Employment in transportation and warehousing rose by 23,000, which nearly doubled its prior 12-month average of 12,000.
Federal government employment declined by 4,000, a figure that is expected to climb next month to reflect widespread layoffs triggered by Trump adviser Elon Musk’s extra-governmental Department of Government Efficiency.
Economists widely believe that Trump’s fresh tariffs, announced Wednesday, have put the Federal Reserve in a bind about whether to resume cutting interest rates. The new levies could slow the economy, increase consumer prices or do both, which would lead to stagflation.
The jobs report gives the Fed more reason to wait and see on interest rates. Wyatt said. On the inflation side, the Fed has two reasons not to cut rates, he said: Inflation remains above the 2% target, and “they are nervous that tariffs will stoke inflation.”
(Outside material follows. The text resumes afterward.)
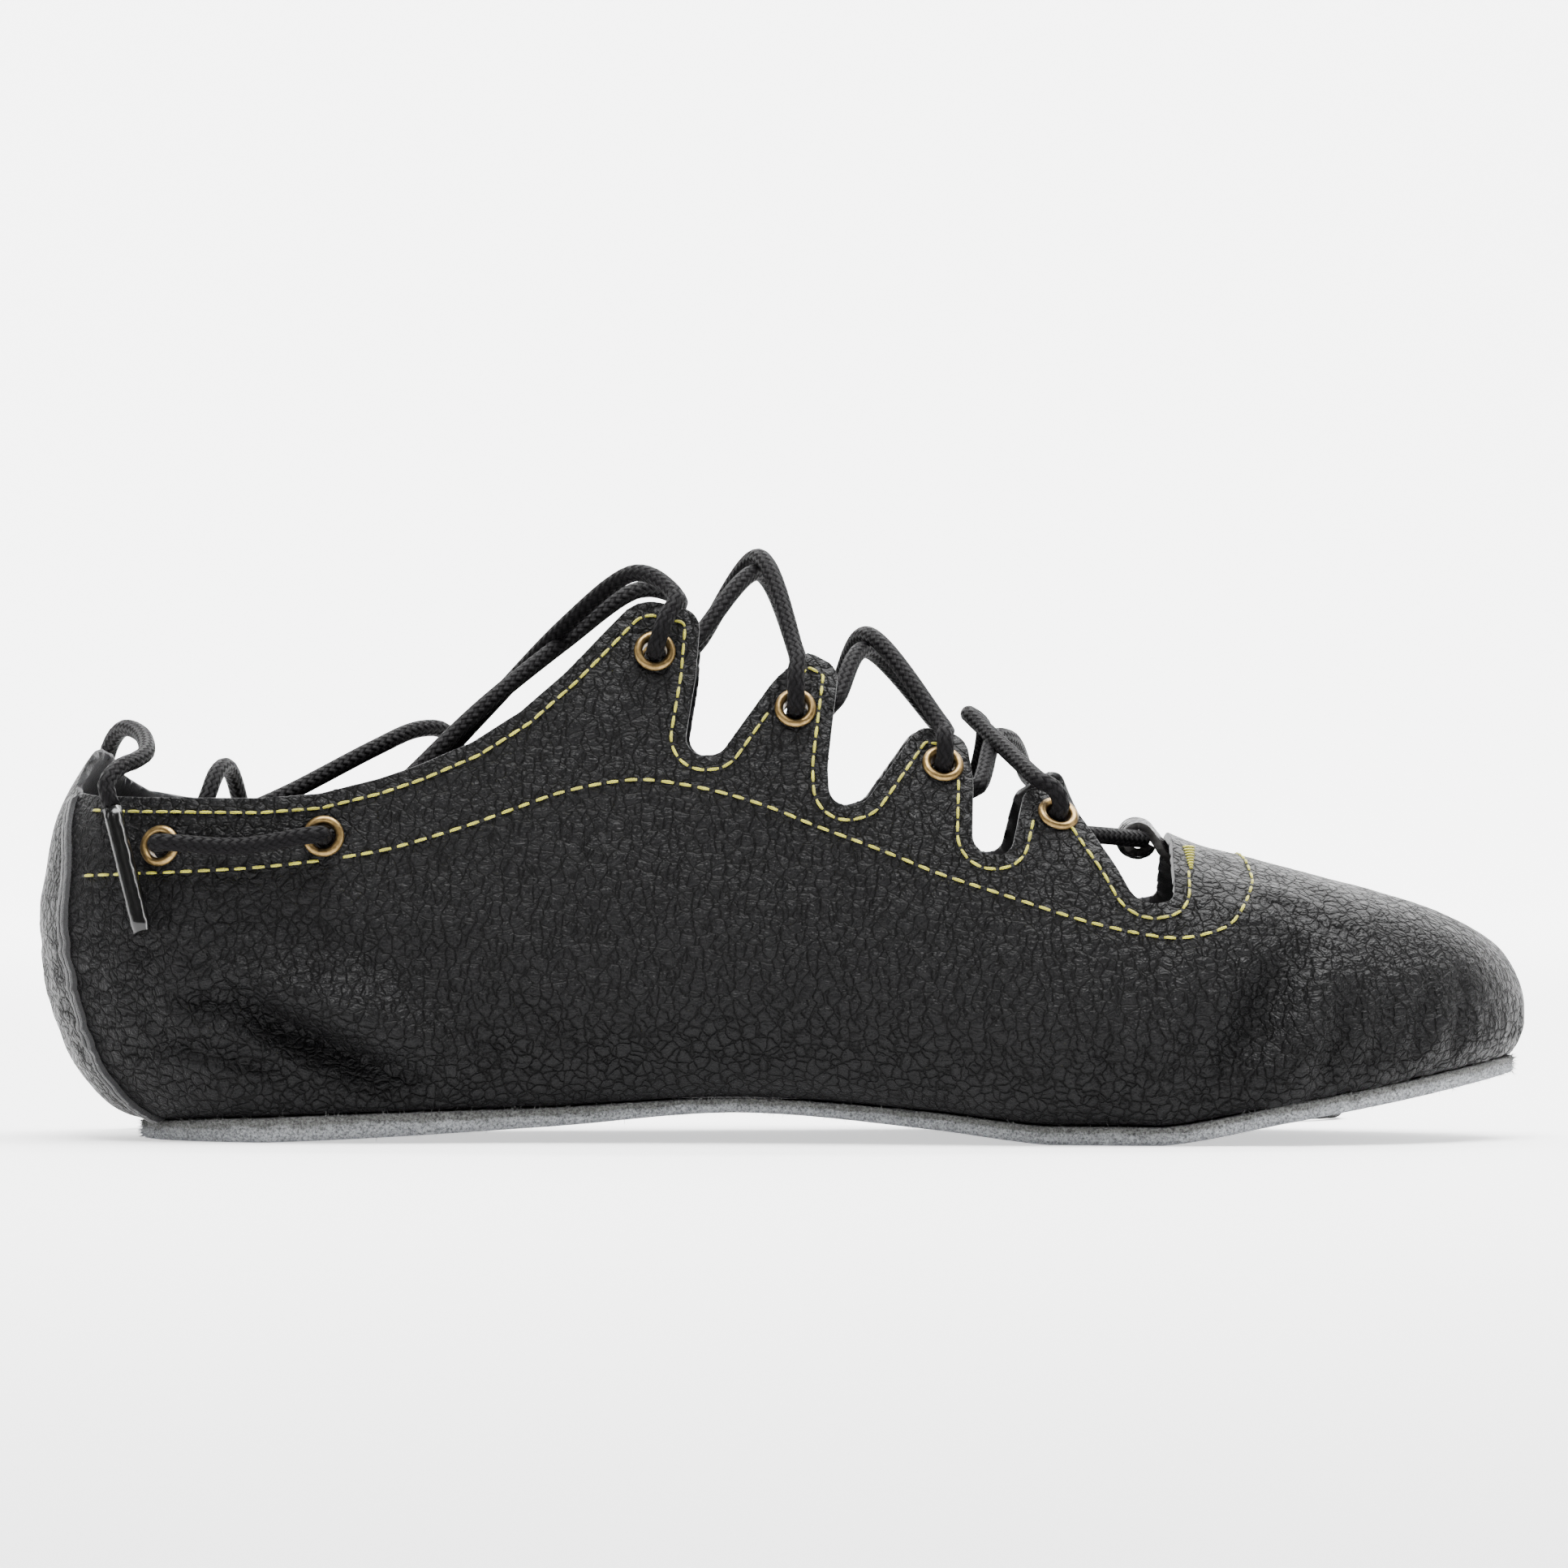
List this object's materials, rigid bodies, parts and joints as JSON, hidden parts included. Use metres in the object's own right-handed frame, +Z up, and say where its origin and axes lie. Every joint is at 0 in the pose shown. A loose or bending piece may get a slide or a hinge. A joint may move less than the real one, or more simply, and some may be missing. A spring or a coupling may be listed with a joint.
{
  "type": "ghillie dance shoe",
  "caption": "Soft black leather dance shoe, open over the instep, with lace tabs crossed by a long round lace and a thin grey suede sole.",
  "frame": {"origin": "on the floor, under the middle of the shoe's length and width", "axes": "+X towards the toe, +Z up, the inner side of the foot at -Y"},
  "size_m": [0.25, 0.1684, 0.0993],
  "materials": {
    "black_leather": "soft pebble grain, low sheen",
    "grey_suede": "suede, matt",
    "lining_board": "matt lining",
    "loop_leather": "smooth, low sheen",
    "antique_brass": "antique, satin",
    "black_braid": "round braid",
    "clear_tip": "clear film"
  },
  "bodies": {
    "root": {"upper": "black_leather", "outsole": "grey_suede", "insole": "lining_board", "toe_loop": "loop_leather", "eyelet_tab_1_near": "antique_brass", "eyelet_tab_2_near": "antique_brass", "eyelet_tab_3_near": "antique_brass", "eyelet_tab_4_near": "antique_brass", "eyelet_tab_1_far": "antique_brass", "eyelet_tab_2_far": "antique_brass", "eyelet_tab_3_far": "antique_brass", "eyelet_tab_4_far": "antique_brass", "eyelet_heel_front_near": "antique_brass", "eyelet_heel_rear_near": "antique_brass", "eyelet_heel_front_far": "antique_brass", "eyelet_heel_rear_far": "antique_brass", "lace_crossing_ankle": "black_braid", "lace_crossing_1": "black_braid", "lace_crossing_2": "black_braid", "lace_crossing_3": "black_braid", "lace_toe_run": "black_braid", "lace_bar_near": "black_braid", "lace_bar_far": "black_braid", "lace_end_near": "black_braid", "lace_end_far": "black_braid", "aglet_near": "clear_tip", "aglet_far": "clear_tip"}
  },
  "joints": []
}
“What would push the Fed to cut rates is real weakness in the economy, particularly the labor market,” Wyatt added. “This [jobs] report shows the hard data, such as jobs and wages, is still solid even if soft data, such as confidence surveys, are showing signs of weakness. We expect the Fed to ‘wait and see’ on rates for as long as possible and do not expect moves at the May or June meetings.”
The next meeting of the central bank’s policymaking committee is scheduled for May 6-7.
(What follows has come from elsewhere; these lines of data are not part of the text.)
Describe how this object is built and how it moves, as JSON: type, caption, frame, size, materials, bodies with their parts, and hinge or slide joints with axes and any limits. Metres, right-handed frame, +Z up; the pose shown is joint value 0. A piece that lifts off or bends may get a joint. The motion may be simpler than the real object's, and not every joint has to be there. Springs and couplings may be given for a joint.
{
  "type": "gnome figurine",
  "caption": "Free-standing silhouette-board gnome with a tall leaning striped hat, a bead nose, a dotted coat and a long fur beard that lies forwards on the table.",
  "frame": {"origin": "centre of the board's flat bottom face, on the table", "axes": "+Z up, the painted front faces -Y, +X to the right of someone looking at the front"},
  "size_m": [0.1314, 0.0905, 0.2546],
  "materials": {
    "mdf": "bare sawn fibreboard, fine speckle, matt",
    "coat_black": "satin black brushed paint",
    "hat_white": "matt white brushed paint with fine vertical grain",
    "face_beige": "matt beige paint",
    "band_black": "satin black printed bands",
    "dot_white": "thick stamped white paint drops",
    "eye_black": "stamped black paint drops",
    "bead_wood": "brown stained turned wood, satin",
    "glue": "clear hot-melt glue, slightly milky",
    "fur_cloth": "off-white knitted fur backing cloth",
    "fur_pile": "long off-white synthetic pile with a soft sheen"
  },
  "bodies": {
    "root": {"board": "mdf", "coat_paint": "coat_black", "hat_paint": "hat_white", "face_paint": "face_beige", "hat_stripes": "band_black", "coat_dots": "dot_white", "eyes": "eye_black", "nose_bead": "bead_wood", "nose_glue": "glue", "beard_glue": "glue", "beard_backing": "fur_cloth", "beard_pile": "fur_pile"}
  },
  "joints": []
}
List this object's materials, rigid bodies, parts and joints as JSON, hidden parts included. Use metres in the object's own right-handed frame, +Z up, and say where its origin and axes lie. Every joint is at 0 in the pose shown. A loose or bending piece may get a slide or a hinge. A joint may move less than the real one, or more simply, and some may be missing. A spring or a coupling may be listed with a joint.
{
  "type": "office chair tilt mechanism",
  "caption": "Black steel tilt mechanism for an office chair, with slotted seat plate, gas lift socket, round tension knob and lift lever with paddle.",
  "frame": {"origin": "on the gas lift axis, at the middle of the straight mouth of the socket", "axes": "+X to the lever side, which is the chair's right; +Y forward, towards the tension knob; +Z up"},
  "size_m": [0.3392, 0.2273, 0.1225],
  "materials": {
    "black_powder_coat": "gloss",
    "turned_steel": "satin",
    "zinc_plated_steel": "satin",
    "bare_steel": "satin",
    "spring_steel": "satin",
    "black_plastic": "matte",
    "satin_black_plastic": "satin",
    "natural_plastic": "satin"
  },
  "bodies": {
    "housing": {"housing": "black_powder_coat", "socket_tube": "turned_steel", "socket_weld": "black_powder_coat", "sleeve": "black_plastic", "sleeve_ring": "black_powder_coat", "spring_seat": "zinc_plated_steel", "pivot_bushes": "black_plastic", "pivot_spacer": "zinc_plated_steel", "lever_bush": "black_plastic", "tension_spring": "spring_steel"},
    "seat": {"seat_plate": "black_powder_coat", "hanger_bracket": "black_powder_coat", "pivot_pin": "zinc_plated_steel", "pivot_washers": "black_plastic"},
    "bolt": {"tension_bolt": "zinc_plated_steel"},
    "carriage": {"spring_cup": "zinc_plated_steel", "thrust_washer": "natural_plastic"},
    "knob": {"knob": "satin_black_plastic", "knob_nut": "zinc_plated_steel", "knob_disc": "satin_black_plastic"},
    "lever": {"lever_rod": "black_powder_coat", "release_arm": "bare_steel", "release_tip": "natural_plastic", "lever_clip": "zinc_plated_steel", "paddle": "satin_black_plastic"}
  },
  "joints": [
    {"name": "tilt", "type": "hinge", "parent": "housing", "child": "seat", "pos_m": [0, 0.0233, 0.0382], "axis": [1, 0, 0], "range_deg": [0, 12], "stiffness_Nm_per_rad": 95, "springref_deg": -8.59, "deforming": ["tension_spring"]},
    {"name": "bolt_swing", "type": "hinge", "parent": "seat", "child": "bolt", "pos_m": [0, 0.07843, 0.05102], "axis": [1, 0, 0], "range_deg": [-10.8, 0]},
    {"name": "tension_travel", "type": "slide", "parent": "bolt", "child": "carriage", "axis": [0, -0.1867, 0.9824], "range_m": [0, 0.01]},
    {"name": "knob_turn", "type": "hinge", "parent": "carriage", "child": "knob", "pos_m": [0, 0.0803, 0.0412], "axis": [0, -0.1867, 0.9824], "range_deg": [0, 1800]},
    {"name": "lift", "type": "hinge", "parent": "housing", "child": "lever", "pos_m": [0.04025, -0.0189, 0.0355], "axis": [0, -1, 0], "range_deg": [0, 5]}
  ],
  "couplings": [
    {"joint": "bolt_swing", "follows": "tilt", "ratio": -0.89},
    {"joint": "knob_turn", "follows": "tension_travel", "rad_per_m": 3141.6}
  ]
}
Lyon said the strength of today’s jobs report “will likely have the Federal Reserve continue to monitor inflation. Recent reports have shown inflation risks outweighing slowing growth and rising unemployment as possible uncertainty to the economy. In addition, consumer confidence reports are showing a decline; it will be seen how all of these factors impact the views on interest rates as the year goes along.”
The government said the labor force participation rate — the measure of the population that is in the workforce — edged up to 62.5% in March after slipping to 62.4% the previous month, the lowest the rate had been in two years.
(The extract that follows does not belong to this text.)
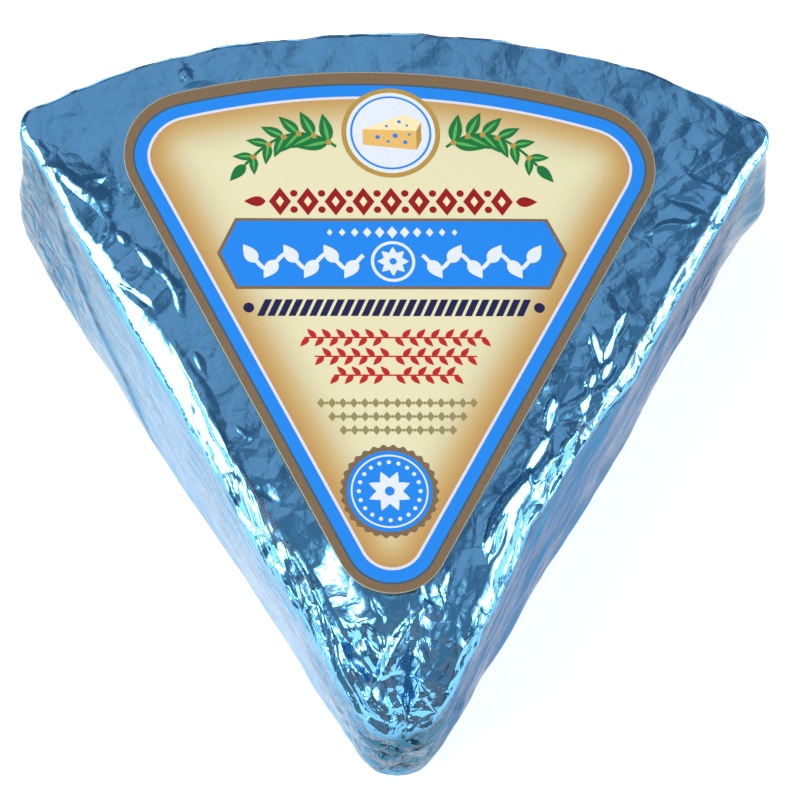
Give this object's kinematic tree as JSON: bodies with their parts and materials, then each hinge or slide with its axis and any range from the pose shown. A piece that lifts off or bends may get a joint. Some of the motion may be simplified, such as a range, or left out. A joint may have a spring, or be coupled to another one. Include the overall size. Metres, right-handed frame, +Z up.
{
  "type": "foil-wrapped gorgonzola wedge",
  "caption": "Wedge of gorgonzola shut in crumpled blue metal foil, lying flat, with a printed sector-shaped paper label on its top face.",
  "frame": {"origin": "centre of the bounding box at the underside, on the surface the pack lies on", "axes": "+Z up through the label, -Y towards the sharp tip, +Y towards the rind side, +X across the pack"},
  "size_m": [0.109, 0.1024, 0.0342],
  "materials": {
    "foil": "bright blue-tinted foil, crumpled, with sharp creases",
    "label_paper": "coated paper, satin, with metallic bronze and blue printed borders"
  },
  "bodies": {
    "root": {"foil_wedge": "foil", "label": "label_paper"}
  },
  "joints": []
}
Revisions to the job totals for the two previous months were negative. January’s figure was revised downward by 14,000, to 111,000, and February’s fell by 34,000, to 117,000.
The government’s report also said worker pay rose by 9 cents, or 0.3%, to $36. During the past 12 months, earnings have increased 3.8%, which was a bit less than the 12-month figure from February but still represented a gain that stays above the rate of inflation.
That level of pay gains has supported growth in consumer spending for a considerable period. After an unexpected 0.3% decline in January, spending bounced back in February with a 0.4% advance. Consumer activity can represent as much as 70% of the economy.
Ahead of today’s jobs report, the Labor Department said Tuesday in its monthly Job Openings and Labor Turnover Survey that vacancies nationally fell by 194,000, to 7.57 million, in February from a slightly upwardly revised 7.76 million the previous month.
Vacancies were at their lowest since last September. Hirings totaled 5.4 million, up slightly from January. Layoffs rose by 116,000, to 1.79 million. The number of vacancies per unemployed worker remained at 1.1.
The ADP Research Institute said Wednesday in its National Employment Report for March that private-sector employment rose by 155,000 during the month.
Annual pay was up 4.6% on a year-over-year basis for people who stayed in their current jobs. Among job-changers, the gain was 6.5%.
“Despite policy uncertainty and downbeat consumers, the bottom line is this: The March topline number was a good one for the economy and employers of all sizes, if not necessarily all sectors,” Nela Richardson, the institute’s chief economist, stated in a press release.
The institute said hiring at large companies (more than 500 workers) led March’s growth, with 59,000 newly employed. The overall gain in employment was greatest in the Northeast, where 89,000 were hired.